Copy each line where the word "lifts" occurs.
[START Working data]
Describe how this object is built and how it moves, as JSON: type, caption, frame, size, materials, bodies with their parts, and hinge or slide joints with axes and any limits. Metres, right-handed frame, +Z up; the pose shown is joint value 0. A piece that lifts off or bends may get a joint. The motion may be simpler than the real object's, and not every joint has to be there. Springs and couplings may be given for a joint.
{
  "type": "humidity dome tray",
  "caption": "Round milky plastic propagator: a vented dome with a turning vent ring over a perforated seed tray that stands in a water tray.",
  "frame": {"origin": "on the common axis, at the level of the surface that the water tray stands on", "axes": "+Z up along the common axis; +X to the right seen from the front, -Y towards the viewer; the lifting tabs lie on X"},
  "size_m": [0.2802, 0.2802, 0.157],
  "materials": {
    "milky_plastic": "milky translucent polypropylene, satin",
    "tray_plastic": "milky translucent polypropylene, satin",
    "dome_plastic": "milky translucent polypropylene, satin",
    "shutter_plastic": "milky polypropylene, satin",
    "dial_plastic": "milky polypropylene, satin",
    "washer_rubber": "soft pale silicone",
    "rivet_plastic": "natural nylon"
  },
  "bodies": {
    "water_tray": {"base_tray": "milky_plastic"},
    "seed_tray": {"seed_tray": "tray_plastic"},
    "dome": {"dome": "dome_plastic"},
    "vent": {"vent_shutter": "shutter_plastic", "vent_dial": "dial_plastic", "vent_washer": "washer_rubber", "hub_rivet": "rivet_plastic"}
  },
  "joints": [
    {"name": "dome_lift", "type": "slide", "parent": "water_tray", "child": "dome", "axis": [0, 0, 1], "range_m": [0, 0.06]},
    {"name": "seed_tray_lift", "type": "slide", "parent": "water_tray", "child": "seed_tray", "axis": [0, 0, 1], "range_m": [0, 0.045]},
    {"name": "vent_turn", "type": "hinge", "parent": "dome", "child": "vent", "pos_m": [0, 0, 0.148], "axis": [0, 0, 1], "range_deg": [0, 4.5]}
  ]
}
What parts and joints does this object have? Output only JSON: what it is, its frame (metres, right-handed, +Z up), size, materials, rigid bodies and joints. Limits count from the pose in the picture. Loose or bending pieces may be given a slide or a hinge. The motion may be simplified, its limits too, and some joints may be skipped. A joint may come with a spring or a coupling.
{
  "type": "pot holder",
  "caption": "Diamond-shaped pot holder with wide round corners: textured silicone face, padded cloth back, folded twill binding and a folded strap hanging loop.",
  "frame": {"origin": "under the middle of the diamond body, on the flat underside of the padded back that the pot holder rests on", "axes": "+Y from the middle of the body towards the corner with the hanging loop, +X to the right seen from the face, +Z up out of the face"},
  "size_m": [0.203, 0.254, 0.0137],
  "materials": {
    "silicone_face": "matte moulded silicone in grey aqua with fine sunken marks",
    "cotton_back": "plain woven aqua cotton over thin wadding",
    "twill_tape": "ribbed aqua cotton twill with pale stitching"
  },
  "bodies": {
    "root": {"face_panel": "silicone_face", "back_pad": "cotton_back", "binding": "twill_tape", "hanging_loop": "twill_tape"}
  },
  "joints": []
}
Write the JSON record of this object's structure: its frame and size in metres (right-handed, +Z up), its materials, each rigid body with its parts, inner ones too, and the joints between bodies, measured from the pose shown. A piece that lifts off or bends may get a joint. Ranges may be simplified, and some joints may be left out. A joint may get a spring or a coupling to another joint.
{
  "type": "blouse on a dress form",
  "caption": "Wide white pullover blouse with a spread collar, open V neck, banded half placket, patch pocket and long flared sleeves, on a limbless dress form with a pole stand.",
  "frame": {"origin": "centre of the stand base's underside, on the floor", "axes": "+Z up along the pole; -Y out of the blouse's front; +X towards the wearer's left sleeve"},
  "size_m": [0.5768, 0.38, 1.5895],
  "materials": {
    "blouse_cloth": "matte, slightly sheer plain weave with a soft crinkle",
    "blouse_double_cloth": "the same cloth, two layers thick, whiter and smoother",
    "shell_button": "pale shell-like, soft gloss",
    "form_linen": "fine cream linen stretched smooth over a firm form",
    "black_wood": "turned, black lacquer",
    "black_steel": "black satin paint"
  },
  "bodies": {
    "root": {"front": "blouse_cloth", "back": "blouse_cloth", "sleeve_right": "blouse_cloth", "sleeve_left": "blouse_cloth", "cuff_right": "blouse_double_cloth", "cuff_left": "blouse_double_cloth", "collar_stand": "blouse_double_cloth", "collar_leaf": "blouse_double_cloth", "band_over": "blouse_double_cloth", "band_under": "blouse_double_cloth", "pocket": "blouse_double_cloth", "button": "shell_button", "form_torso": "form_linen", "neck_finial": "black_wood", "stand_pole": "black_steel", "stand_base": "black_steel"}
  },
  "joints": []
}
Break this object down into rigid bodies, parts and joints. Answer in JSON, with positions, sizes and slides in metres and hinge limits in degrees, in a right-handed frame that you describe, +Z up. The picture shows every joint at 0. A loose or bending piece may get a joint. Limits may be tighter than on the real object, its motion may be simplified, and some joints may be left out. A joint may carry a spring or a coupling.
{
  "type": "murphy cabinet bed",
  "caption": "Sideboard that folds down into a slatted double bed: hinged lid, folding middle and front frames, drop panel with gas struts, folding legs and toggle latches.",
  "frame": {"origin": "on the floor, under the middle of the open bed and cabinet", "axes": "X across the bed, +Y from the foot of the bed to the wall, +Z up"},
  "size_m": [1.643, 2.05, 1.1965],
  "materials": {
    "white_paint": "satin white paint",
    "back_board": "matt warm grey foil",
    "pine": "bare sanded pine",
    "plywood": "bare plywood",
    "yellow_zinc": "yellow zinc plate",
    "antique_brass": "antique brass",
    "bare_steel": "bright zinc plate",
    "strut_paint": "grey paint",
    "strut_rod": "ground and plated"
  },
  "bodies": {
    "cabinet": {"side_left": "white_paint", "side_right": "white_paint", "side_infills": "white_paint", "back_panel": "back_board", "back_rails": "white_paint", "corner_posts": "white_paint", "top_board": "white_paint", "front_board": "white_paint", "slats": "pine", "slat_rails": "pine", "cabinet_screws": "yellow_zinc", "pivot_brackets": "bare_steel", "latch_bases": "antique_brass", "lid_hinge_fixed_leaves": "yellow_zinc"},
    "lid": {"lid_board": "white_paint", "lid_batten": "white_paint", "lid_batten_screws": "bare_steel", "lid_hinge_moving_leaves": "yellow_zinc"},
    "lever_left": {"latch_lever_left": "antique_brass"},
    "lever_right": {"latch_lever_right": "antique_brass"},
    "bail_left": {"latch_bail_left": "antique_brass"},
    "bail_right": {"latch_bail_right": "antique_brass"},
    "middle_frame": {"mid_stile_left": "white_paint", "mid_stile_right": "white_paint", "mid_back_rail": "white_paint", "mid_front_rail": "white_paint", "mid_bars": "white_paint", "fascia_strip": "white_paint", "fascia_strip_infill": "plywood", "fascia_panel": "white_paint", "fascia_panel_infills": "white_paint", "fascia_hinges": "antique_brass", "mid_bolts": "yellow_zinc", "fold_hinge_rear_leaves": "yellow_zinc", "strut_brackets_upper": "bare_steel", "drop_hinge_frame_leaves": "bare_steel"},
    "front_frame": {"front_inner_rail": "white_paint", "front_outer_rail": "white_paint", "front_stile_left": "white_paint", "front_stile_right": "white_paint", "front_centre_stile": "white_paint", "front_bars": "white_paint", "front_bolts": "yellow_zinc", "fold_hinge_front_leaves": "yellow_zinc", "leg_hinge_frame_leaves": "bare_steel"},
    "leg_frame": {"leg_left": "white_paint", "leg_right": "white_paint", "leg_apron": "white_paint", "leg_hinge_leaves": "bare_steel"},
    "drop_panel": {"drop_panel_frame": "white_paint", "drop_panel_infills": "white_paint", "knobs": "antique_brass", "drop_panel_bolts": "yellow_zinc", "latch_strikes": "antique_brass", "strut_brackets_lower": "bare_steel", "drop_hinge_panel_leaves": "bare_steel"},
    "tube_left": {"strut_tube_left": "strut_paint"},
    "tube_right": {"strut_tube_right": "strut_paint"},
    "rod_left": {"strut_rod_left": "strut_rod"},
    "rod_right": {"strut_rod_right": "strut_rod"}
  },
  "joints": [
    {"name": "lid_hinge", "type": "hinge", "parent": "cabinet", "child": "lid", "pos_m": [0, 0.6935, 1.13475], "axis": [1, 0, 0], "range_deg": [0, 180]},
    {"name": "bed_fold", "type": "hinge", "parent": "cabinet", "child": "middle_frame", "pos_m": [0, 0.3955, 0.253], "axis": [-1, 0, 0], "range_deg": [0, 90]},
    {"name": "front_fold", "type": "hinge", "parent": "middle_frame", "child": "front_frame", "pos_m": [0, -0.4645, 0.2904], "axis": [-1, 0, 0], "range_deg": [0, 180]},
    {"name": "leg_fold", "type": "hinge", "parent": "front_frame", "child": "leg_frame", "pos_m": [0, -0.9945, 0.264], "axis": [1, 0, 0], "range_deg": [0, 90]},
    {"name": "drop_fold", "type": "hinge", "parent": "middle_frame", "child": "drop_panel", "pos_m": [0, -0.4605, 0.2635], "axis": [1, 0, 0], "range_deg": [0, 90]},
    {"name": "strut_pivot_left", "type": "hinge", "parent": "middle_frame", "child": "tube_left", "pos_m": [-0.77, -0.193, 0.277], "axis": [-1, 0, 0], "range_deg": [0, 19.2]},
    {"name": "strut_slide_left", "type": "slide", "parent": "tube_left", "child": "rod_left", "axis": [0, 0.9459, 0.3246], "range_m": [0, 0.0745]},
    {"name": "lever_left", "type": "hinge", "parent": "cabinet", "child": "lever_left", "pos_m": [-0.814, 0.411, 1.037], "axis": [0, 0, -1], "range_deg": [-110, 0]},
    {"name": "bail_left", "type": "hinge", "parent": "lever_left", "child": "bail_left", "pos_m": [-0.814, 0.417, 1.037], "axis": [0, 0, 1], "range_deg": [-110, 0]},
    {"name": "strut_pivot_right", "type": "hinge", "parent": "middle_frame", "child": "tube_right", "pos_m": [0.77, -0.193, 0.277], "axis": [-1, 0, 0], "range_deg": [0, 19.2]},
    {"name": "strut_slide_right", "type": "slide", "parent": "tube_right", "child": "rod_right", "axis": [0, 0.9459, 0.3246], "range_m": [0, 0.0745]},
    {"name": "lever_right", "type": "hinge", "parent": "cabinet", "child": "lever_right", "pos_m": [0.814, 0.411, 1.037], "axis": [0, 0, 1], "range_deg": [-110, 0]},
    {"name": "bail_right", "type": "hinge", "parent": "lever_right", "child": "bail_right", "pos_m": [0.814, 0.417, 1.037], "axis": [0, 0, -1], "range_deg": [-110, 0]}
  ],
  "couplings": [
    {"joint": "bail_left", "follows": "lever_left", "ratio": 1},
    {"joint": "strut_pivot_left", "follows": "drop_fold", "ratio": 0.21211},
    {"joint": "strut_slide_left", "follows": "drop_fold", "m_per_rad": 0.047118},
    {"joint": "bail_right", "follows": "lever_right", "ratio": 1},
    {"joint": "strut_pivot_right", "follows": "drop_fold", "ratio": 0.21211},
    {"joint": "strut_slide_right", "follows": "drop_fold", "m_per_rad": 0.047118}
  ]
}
[END Working data]
Answer to this problem -
Describe how this object is built and how it moves, as JSON: type, caption, frame, size, materials, bodies with their parts, and hinge or slide joints with axes and any limits. Metres, right-handed frame, +Z up; the pose shown is joint value 0. A piece that lifts off or bends may get a joint. The motion may be simpler than the real object's, and not every joint has to be there. Springs and couplings may be given for a joint.
Write the JSON record of this object's structure: its frame and size in metres (right-handed, +Z up), its materials, each rigid body with its parts, inner ones too, and the joints between bodies, measured from the pose shown. A piece that lifts off or bends may get a joint. Ranges may be simplified, and some joints may be left out. A joint may get a spring or a coupling to another joint.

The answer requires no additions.